Crush of Wurms

(No infinite mana combo today. Let me playtest it first, OK? - And playtesting today revealed a shocking possibility in my Arcane Burn - 20 damage in one turn using 5 lands and about 6 cards - there's a catch of course. ;) ) A few fine months ago, I thought of finding a way to run a mana acceleration deck using green to play Crush of Wurms early enough to matter. I executed this fine plan recently, thanks to Yam guiding me towards a certain card I had overlooked - Gilded Lotus.

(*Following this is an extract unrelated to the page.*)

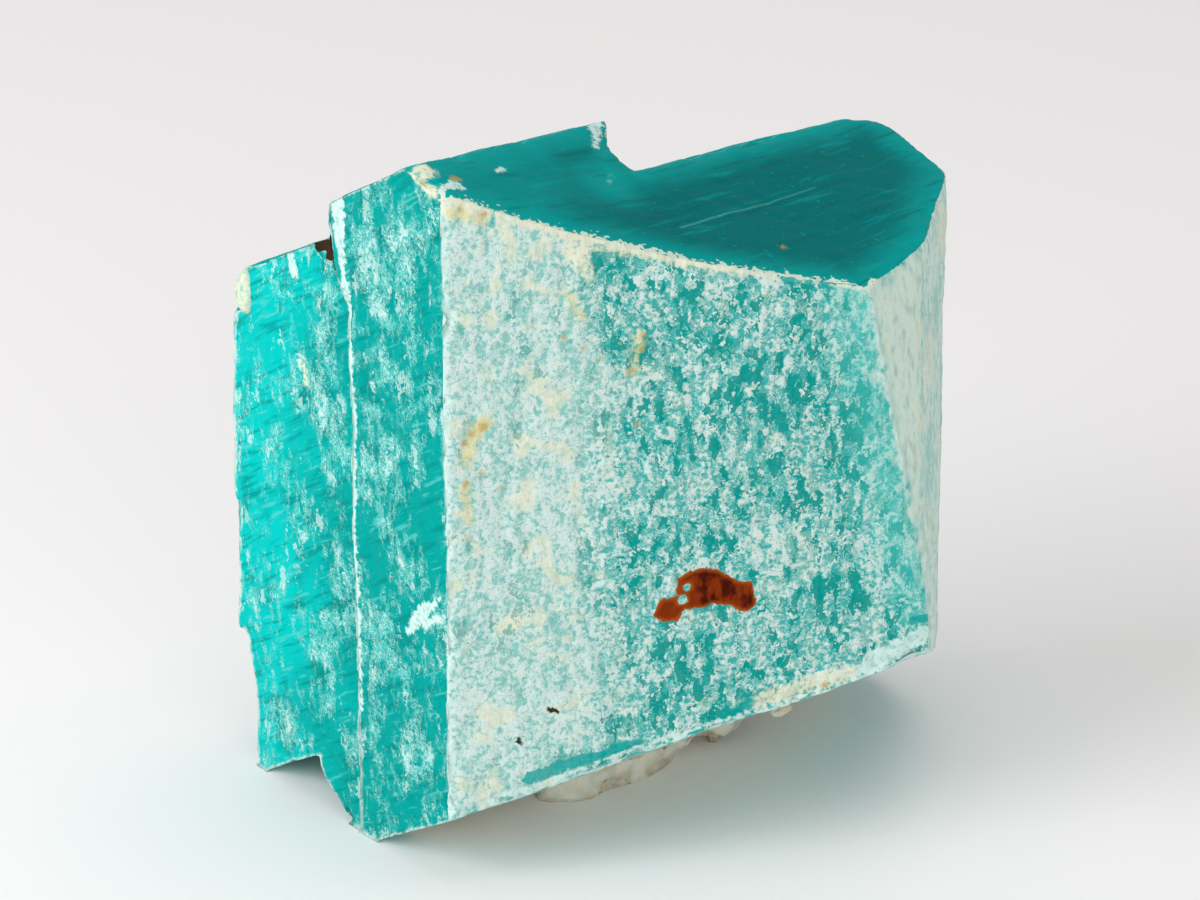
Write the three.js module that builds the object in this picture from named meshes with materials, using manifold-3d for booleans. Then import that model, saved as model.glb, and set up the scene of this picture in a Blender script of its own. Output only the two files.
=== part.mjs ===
// Rough amazonite: one blocky crystal of blue-green microcline feldspar, standing on a small
// flat spot under its left half, with an albite crust grown on its underside.
// Millimetres and degrees, +Z up. The wide front face looks along -Y, a little to the right.
import * as THREE from "three";
import { ImprovedNoise } from "three/addons/math/ImprovedNoise.js";
import { mergeVertices } from "three/addons/utils/BufferGeometryUtils.js";
import Module from "manifold-3d";

// The crystal is laid out from the foot of its front edge, the upright edge between the wide
// front face and the left face. Directions are angles in plan, from +X towards +Y.
const FRONT_DIRECTION = -78.4;
const LEFT_DIRECTION = -140;
const ALONG_LEFT = LEFT_DIRECTION - 90;
const LEFT_END_DIRECTION = 163;
const BACK_DIRECTION = 101.6;

// The cleavage runs through the whole stone and falls away to the back left. Each level is
// the height at which that plane of cleavage would cross the front edge.
const CLEAVAGE_DIP = 31.9;
const CLEAVAGE_FALL = 128.2;
const TOP_LEVEL = 50.2;
const NOTCH_LEVEL = 45.5;
const SIDE_FOOT_LEVEL = 12.2;
const FOOT_LEVEL = 4.7;
const SIDE_TOP_LEVEL = 47.2;
const SIDE_TOP_DIP = 28.8;

// The dark top face falls to the right and sags between its two ends.
const TOP_LEFT_HEIGHT = 47.4;
const TOP_RIGHT_HEIGHT = 38.9;
const TOP_SPAN = 25;
const TOP_SAG = 0.9;
const TOP_RISE_TO_BACK = 3.4;
const TOP_STRIPS = 15;

// Distances along the left face, from the front edge.
const PLATE_WIDTH = 9.4;
const LIP_WIDTH = 11.3;
const SHOULDER_WIDTH = 20.7;
const SIDE_WIDTH = 22.2;
const SIDE_SET_BACK = 0.5;

// The lumps of the crust: the middle, then the width, depth and height, then the turn in plan.
const CRUST_LUMPS = [
  [10.8, 17.2, 1.2, [15.6, 7.4, 5.2], 41],
  [7.6, 13, 0.9, [6.4, 4, 3.4], 12],
  [17.2, 19.2, 2.3, [5.6, 3.8, 4.2], 38],
  [15.2, 14.5, 4.7, [4.8, 2, 1.7], 30],
  [20.9, 10.3, 7.4, [2.6, 1.6, 1.8], 25],
];
const LUMP_DETAIL = 4;

// The swellings on a lump: their size and height as shares of the lump's radius.
const SWELLINGS = [
  { size: 0.8, height: 0.3 },
  { size: 0.35, height: 0.12 },
];

// How far the faces bend away from flat: little where they grew, more where the stone broke.
const GROWN_ROUGHNESS = 0.08;
const BROKEN_ROUGHNESS = 0.24;
const LEFT_END_SHARE = 0.7;

// The bends come in long waves and in short ones, each with its height for a roughness of 1.
const WAVES = [
  { size: 7.5, height: 2.2, seed: 3.3 },
  { size: 2.7, height: 1, seed: 11.9 },
];

// Where the stone turns rough: towards the back face, below the upper edge, at the left end.
// The last range is where the bends fade out above the resting spot.
const TOWARDS_BACK = { from: -6, to: -1 };
const BELOW_TOP = { from: 35, to: 27 };
const TOWARDS_LEFT = { from: -11, to: -13 };
const ABOVE_REST = { from: 0, to: 2 };

// A box of this size is larger than the stone, wherever it is put.
const BLOCK = 160;

// Triangles: the longest side, how often sides are turned between two cuts, how nearly
// parallel two normals are on one flat face, and the angle sum above which a side is turned.
const LONGEST_SIDE = 2.4;
const TURNING_ROUNDS = 12;
const SAME_PLANE = 0.99995;
const TOO_WIDE = Math.PI + 0.001;
const SIDES = [[0, 1, 2], [1, 2, 0], [2, 0, 1]];

const wasm = await Module();
wasm.setup();
const noise = new ImprovedNoise();

function direction(azimuth, tilt) {
  const turn = THREE.MathUtils.degToRad(azimuth);
  const rise = THREE.MathUtils.degToRad(tilt);
  return new THREE.Vector3(
    Math.cos(turn) * Math.cos(rise),
    Math.sin(turn) * Math.cos(rise),
    Math.sin(rise),
  );
}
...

The deck list is simple, focusing merely on one objective - playing Crush of Wurms, and playing it via flashback within the next few turns - preferably by the turn after the next.

18 Forests 6 Mountains

4 Llanowar Elves 4 Fyndhorn Elder 4 Orochi Leafcaller (placeholder - 4 Traproot Kami would be better) 4 Sakura-Tribe Elder 4 Kodama's Reach 4 Gilded Lotus 4 Fireball 4 Crush of Wurms 3 Staff of Domination 1 Sekki, Seasons' Guide

I'm not going to autocard anything just yet. Why not? You can merrily hop on to Wizards and check up on cards you are interested in. Unlike my Mycosynth Golem deck, there are few interesting cards, if any. First up, let me explain how the perfect hand would play.

Turn 1: Forest, Llanowar Elves (2 green mana) Turn 2: Forest (3 green), Fyndhorn Elder, (5 green) Turn 3: Forest (6 green), Gilded Lotus (9 green) Turn 4: Crush of Wurms Turn 5: Forest (10 green), Kodama's Reach (11 green), attack with 3 6/6 Wurm tokens Turn 6: Forest (12 green) - flashback Crush of Wurms, attack with 3 6/6 Wurm tokens Turn 7: If opponent still alive, attack with 6 6/6 Wurm tokens. Any questions?

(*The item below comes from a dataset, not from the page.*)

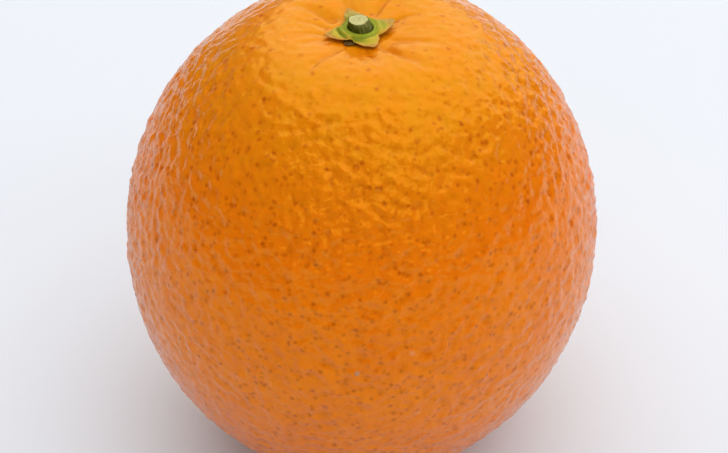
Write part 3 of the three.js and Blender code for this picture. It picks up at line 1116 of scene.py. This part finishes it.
def calyx_finish():
    leaf = Finish("calyx")
    patch = leaf.grouped(BLOTCHES, **CALYX_PATCHES)
    fleck = leaf.grouped(BLOTCHES, **CALYX_FLECKS)
    leaf.feed("Base Color", calyx_colour(leaf, patch, fleck))
    leaf.feed("Roughness", leaf.scaled(fleck, CALYX_UNEVEN, CALYX_ROUGHNESS))
    leaf.bump(leaf.math("MULTIPLY", leaf.math("ADD", patch, fleck), CALYX_BUMP))
    leaf.set(Subsurface_Weight=LEAF_LIGHT_INSIDE, Subsurface_Radius=LEAF_LIGHT_REACH)
    leaf.set(Subsurface_Scale=LEAF_DEPTH_OF_LIGHT, Specular_Tint=LEAF_TINT)
    return leaf.material


calyx.data.materials.append(calyx_finish())
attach(calyx, "root")
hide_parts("calyx")
print("nodes in the calyx:", len(calyx.data.materials[0].node_tree.nodes))

# %% [markdown]
# ## The stub of stem
# Shears left two millimetres of green twig. Its foot fills the cup, its side is ribbed, and it leans a
# little to the left. The cut is pale, with a ring of bark round it and the pith in the middle, and it isn't
# quite level. A cylinder would need its edge rounded and its cut roughened afterwards. Spinning a profile
# draws both at once, and the ribs are then raised by a wave round the side.

# %% Stem profile
STEM_TOP = 42.4
STEM_STEPS = 176
STEM_CUTS = 2
stem_foot = cup_floor + CLEARANCE
# Each row is a distance from the core and a height, in mm, from the foot up the side and over the cut.
STEM_PROFILE = (
    (0, stem_foot), (1.0, stem_foot), (1.85, stem_foot), (1.93, stem_foot + 0.08), (1.97, stem_foot + 0.35),
    (1.98, COLLAR_TOP - 0.15), (1.98, 41.05), (1.97, 41.3), (1.95, 41.6), (1.91, 41.9), (1.85, 42.12),
    (1.78, 42.26), (1.71, 42.34), (1.63, 42.38), (1.55, 42.36), (1.45, 42.34), (1.2, 42.33), (0.9, 42.34),
    (0.6, 42.35), (0.3, 42.33), (0, 42.32),
)

twig_maker = bmesh.new()
outline_edges = draw_profile(twig_maker, STEM_PROFILE)
bmesh.ops.subdivide_edges(twig_maker, edges=outline_edges, cuts=STEM_CUTS)
spin_round(twig_maker, STEM_STEPS)
twig = put_in_scene("cut_stem", twig_maker)
print("stem:", len(twig.data.polygons), "faces")

# %% Ribs and cut
STEM_LEAN = 0.34
CUT_WIDTH_SHARE = 0.93
STEM_RIBS, RIB_HEIGHT, RIB_STRAYS = 13, 0.03, 3
UNEVEN_HEIGHT, UNEVEN_SIZE = 0.07, 1.6
STRAND_HEIGHT, STRAND_SIZE = 0.03, 0.28
ROUND_STEM, UP_UNEVEN, UP_STRAND = 3, 1.5, 0.4
SIDE_BEGINS, CUT_BEGINS = (1.2, 1.6), (0.85, 0.97)
CUT_SLOPE, CUT_ROUGH, CUT_ROUGH_SIZE = 0.04, 0.05, 0.45
CUT_DROP, CUT_DROPS_FROM = 0.12, (0.5, 1.7)
CUT_STANDS_OVER = 0.05

spots = corners_of(twig)
around = np.arctan2(spots[:, 1], spots[:, 0])
across = np.hypot(spots[:, 0], spots[:, 1])
up_stem = np.clip((spots[:, 2] - COLLAR_TOP) / (STEM_TOP - COLLAR_TOP), 0, 1)
round_x, round_y = np.cos(around) * ROUND_STEM, np.sin(around) * ROUND_STEM
uneven = noise_at(np.column_stack((round_x, round_y, up_stem * UP_UNEVEN)), UNEVEN_SIZE, seed=31)
strand = noise_at(np.column_stack((round_x, round_y, up_stem * UP_STRAND)), STRAND_SIZE, seed=33)
rib = RIB_HEIGHT * np.cos(STEM_RIBS * around + RIB_STRAYS * uneven)
rib = smooth(across, *SIDE_BEGINS) * (rib + UNEVEN_HEIGHT * uneven + STRAND_HEIGHT * strand)
cut = smooth(up_stem, *CUT_BEGINS)
rough = CUT_ROUGH * noise_at(spots, CUT_ROUGH_SIZE, seed=32)
tilt = cut * (CUT_SLOPE * spots[:, 0] + rough - CUT_DROP * smooth(spots[:, 1], *CUT_DROPS_FROM))
narrowing = 1 + (CUT_WIDTH_SHARE - 1) * up_stem
place_corners(twig, np.column_stack((
    (across + rib) * narrowing * np.cos(around) - STEM_LEAN * up_stem,
    (across + rib) * np.sin(around),
    np.minimum(spots[:, 2] + tilt, STEM_TOP + CUT_STANDS_OVER),
)))
print("stem in mm:", (np.ptp(corners_of(twig), axis=0) / MM).round(2).tolist())

# %% Stem attributes
PITH_MIDDLE, PITH_RADIUS = (-0.1, 0.35), 0.6
BARK_RING = (1.58, 1.74)
STRAND_SHARE, LIT_SHARE, LIT_FROM = 0.5, 0.35, 25

from_pith = np.hypot(spots[:, 0] - PITH_MIDDLE[0], spots[:, 1] - PITH_MIDDLE[1])
# Painted light: the bark is made lighter towards the right, where the light comes from.
painted_lit_side = LIT_SHARE * np.cos(around + math.radians(LIT_FROM))
add_attribute(twig, "pith", bell(from_pith, PITH_RADIUS) * cut)
add_attribute(twig, "cut", cut * (1 - smooth(across, *BARK_RING)))
# The strand mask holds the paler strands and the painted light on the right side.
add_attribute(twig, "strand", 0.5 + STRAND_SHARE * strand + painted_lit_side)
print("attributes of the stem:", len(twig.data.attributes))

# %% [markdown]
# ## The stem's finish
# The side is dark green bark with paler strands, and its right side is made lighter by painted light. The
# cut is cream, mottled by the ends of the fibres, which the fine dots stand for. One material does both,
# because one mask of the mesh tells bark from cut.

# %% Stem finish
BARK_GREEN = (0.046, 0.050, 0.002, 1)
# The paler strands' colour, also used as painted light on the right side of the bark.
BARK_STRAND_AND_LIT = (0.200, 0.215, 0.080, 1)
CUT_CREAM = (0.510, 0.480, 0.265, 1)
CUT_FIBRE = (0.250, 0.235, 0.090, 1)
PITH_COLOUR = (0.400, 0.400, 0.250, 1)
BARK_STREAKS = {"Size": 0.0007, "Contrast": 2}
CUT_FIBRES = {"Spacing": 0.00036, "Width": 0.6}
STRAND_ABOVE, STRAND_CONTRAST = 0.45, 1.2
FIBRES_AT_LEAST, PITH_SHARE = 0.4, 0.7
STEM_ROUGHNESS, STEM_UNEVEN = 0.5, 0.2
STEM_BUMP = 0.00004
STEM_TINT, STEM_GLOSS = (0.9, 1.0, 0.3, 1), 0.3


def stem_finish():
    wood = Finish("cut_stem")
    streak = wood.grouped(BLOTCHES, **BARK_STREAKS)
    fibre = wood.grouped(DOTS, **CUT_FIBRES)
    raised = wood.math("SUBTRACT", wood.attribute("strand"), STRAND_ABOVE)
    bark = wood.mix(wood.math("MULTIPLY", raised, STRAND_CONTRAST, clamp=True), BARK_GREEN, BARK_STRAND_AND_LIT)
    pith = wood.attribute("pith")
    face = wood.mix(wood.math("MULTIPLY", pith, PITH_SHARE), CUT_CREAM, PITH_COLOUR)
    face = wood.mix(wood.weighed(fibre, pith, FIBRES_AT_LEAST, clamp=True), face, CUT_FIBRE)
    wood.feed("Base Color", wood.mix(wood.attribute("cut"), bark, face))
    wood.feed("Roughness", wood.scaled(streak, STEM_UNEVEN, STEM_ROUGHNESS))
    wood.bump(wood.math("MULTIPLY", wood.math("ADD", streak, fibre), STEM_BUMP))
    wood.set(Specular_Tint=STEM_TINT, Specular_IOR_Level=STEM_GLOSS)
    return wood.material


twig.data.materials.append(stem_finish())
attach(twig, "root")
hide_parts("stem_stub")
print("nodes in the stem:", len(twig.data.materials[0].node_tree.nodes))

How often does this actually happen? Never. It has never happened during any of the 10 playtests I have had with my younger brother's deck. It usually hits on turn 6, usually changing the entire game mentality all the way slanted towards you winning. The deck generally reaches around 13 mana every game - meaning you have a lot of headspace for expensive creatures and spells.

Here's something that's more likely to happen: Turn 1: Forest (1 green), Orochi Leafcaller Turn 2: Forest (2 green), Sakura-Tribe Elder (sacrificed when blocking something) (3 green) Turn 3: Forest (4 green), Fyndhorn Elder (6 green) Turn 4: Mountain (7 mana), Gilded Lotus (10 mana), Kodama's Reach (11 mana) Turn 5: Forest (12 mana), Fireball the advancing army (say bye bye to the few annoyances) Turn 6: Mountain (13 mana), Staff of Domination (at end of opponent's turn, draw two cards with the staff) Turn 7: Crush of Wurms Turn 8: Forest (14 mana), flashback Crush of Wurms Turn 9: Fireball everything your opponent has that is still standing or tap it with Staff of Domination, swing unstoppably for 36 damage.

Now, let me explain my card choices. Orochi Leafcaller is a placeholder - you can replace it with anything cheap like Wear Away or Naturalize to rid threats you don't like. Sakura Tribe-Elder and Kodama's Reach provide you with mana to deal with problems when neither Llanowar Elves or Fyndhorn Elder show up to help you with your mana base. Gilded Lotus is always a good thing to drop when you have the mana - it's a good investment, losing 2 mana (since you can tap it the turn you play it) the turn you play it to get 3 mana additional mana every turn following the drop.

Fireball may seem out of place, since I'm placing the rough average mana cap of 13, meaning you won't be burning your opponent out of the picture. However, looking carefully at things will tell you that 13 mana is a lot when it comes do dealing with creatures on the board. It helps you survive against weenie decks, allowing you more time to draw your fatties. A 13-mana Fireball usually means most of an army, if not the entire army. Crush of Wurms is a natural - nine mana to play, and only 12 to flashback. Why not Tooth and Nail? It's a card advantage thing. Staff of Domination is a crazy card - fooling around with card drawing, life gaining and creature tapping while you have around 13 mana is no joke to your opponent. Why Sekki, Seasons' Guide? Simple, to stall - a lame excuse to say I don't know what is better to put here.

The resilience of this deck is probably overlooked, since it works more like a combo deck - running off only on one main card - Crush of Wurms. This deck is actually far more resilient than it looks. It can hold off against white weenies long enough to pull of Crush of Wurms. The game isn't lost if you draw very few lands. I've executed a Crush of Wurms with two Forests in play. I've also executed Crush of Wurms with 13 Forests in play. Doesn't sound realistic? It happens.

Everything focuses on Crush of Wurms. The moment it hits - the change of mentality is enough to win you the game.